No regresso às memórias desse processo de aprendizagem, Di aponta Nova Iorque como um destino incontornável.

“A minha vivência nos Estados Unidos foi muito relevante para que eu também estabelecesse as minhas identidades afrodiaspóricas, no sentido dos trânsitos, das diversas formas do que eu poderia ser”.

A viagem, realizada há uma década, aconteceu no final da formação universitária, a partir da candidatura a uma bolsa. “O meu processo de coming out também veio de lá”, recorda.  “Foi a primeira vez que eu absorvi uma relação de um espaço completamente multicultural onde existia gente de todo o mundo, e existia também uma comunidade queer preta. E aí, quando eu voltei para o Brasil, eu voltei um pouco mais confiante, um pouco mais me amando, no sentido de me sentir mais confortável, inclusive com a minha sexualidade”.

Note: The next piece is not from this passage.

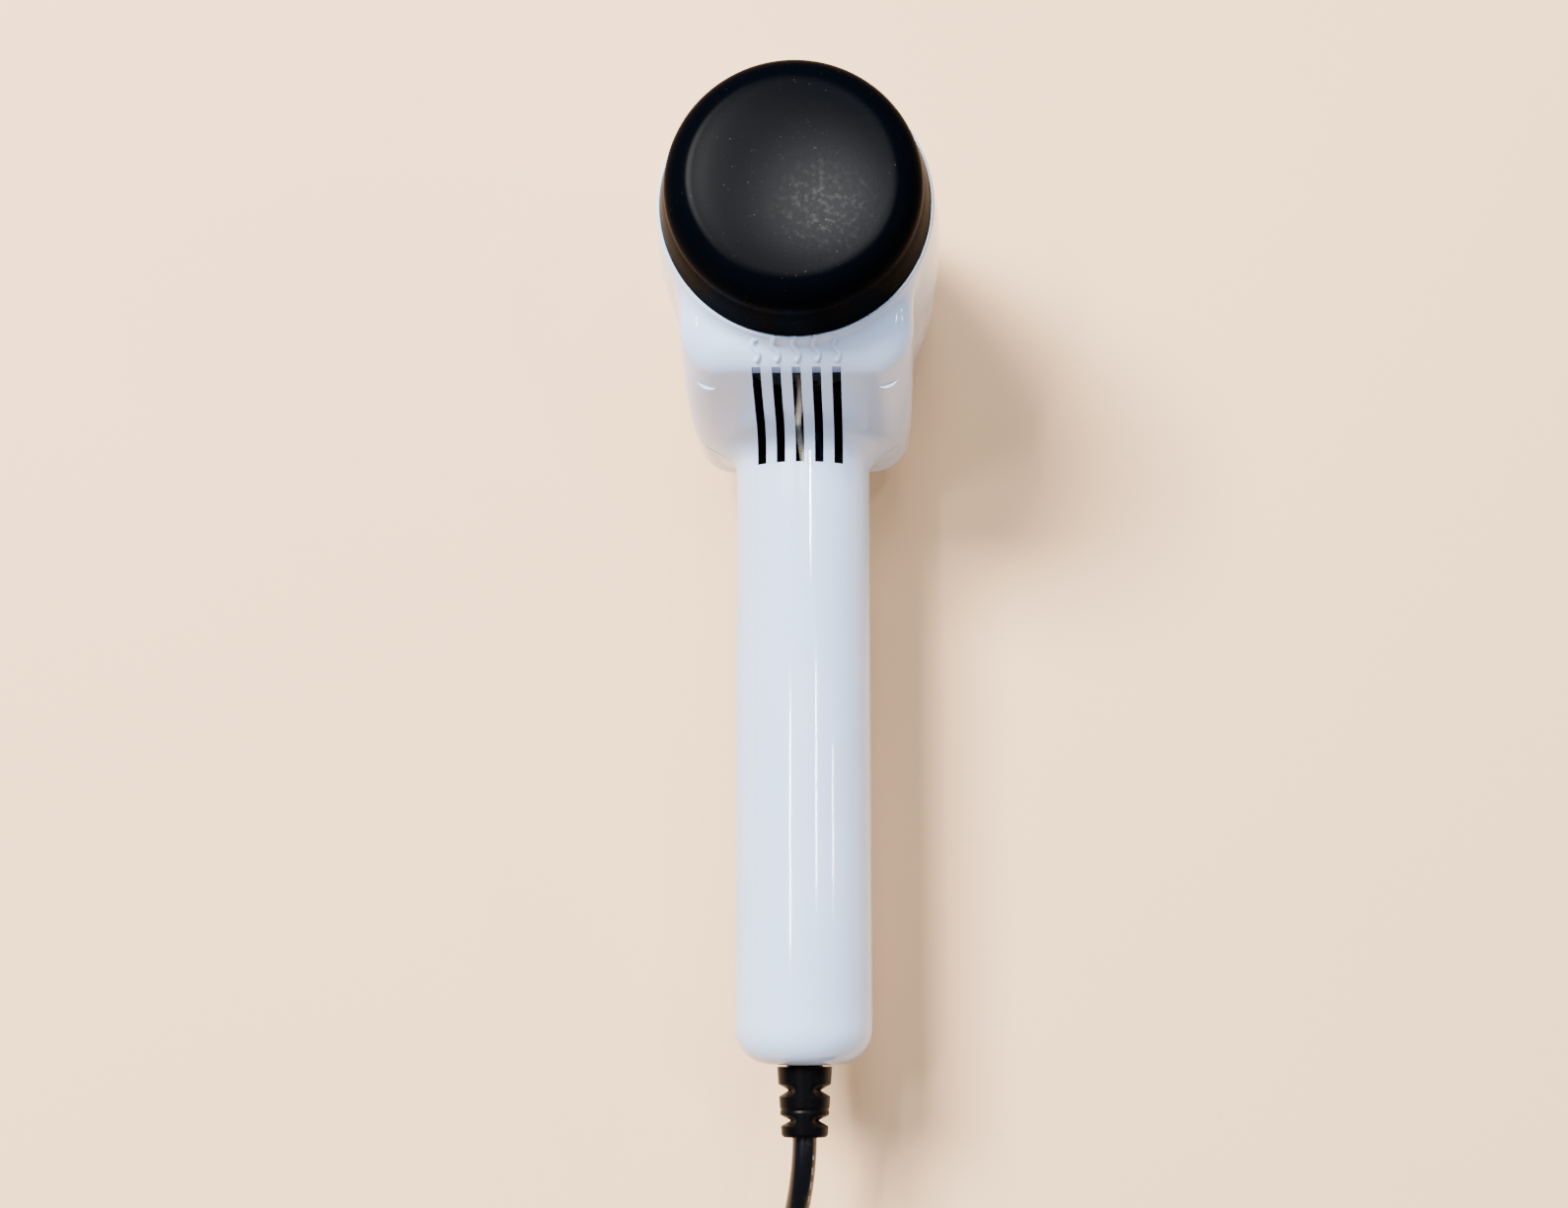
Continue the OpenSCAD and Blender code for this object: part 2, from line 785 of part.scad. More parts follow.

A experiência facilitou igualmente a especialização profissional: “Mesmo no Brasil, comecei a trabalhar dentro de um alicerce bem global, com empresas estrangeiras, e em meios multiculturais”. A abertura para o mundo acabou por abrir as portas de marcas internacionais, como a emissora britânica BBC – com a qual colaborou num documentário sobre cultura queer preta –, o festival Afropunk, os Jogos Olímpicos, ou a 7.ª Conferência Bianual da Rede Afroeuropeans: “In/Visibilidades Negras Contestadas”.

O destino sem fronteiras cruza-se em Lisboa com o do sociólogo Rodrigo Saturnino, a quem se alia na construção de uma plataforma digital para promover a cultura queer da negritude na diáspora de Portugal, através do mapeamento de artistas, criadores e colectivos queer liderados por afrodescendentes.

Em incubação está igualmente uma Parada Preta Queer, que deveria ter acontecido em Março, mas acabou adiada pelo confinamento. A ansiada marcha, explica Di, surge como uma forma de protesto, planeada para derrubar múltiplas resistências, tanto nos movimentos feministas, como nos LGBT, e anti-racistas.

“Olha, a gente está aqui. Ouçam nossas vozes”, apela o carioca, incansável na missão de produzir mudança colectiva: “O que vai à frente puxa o que vem lá atrás”.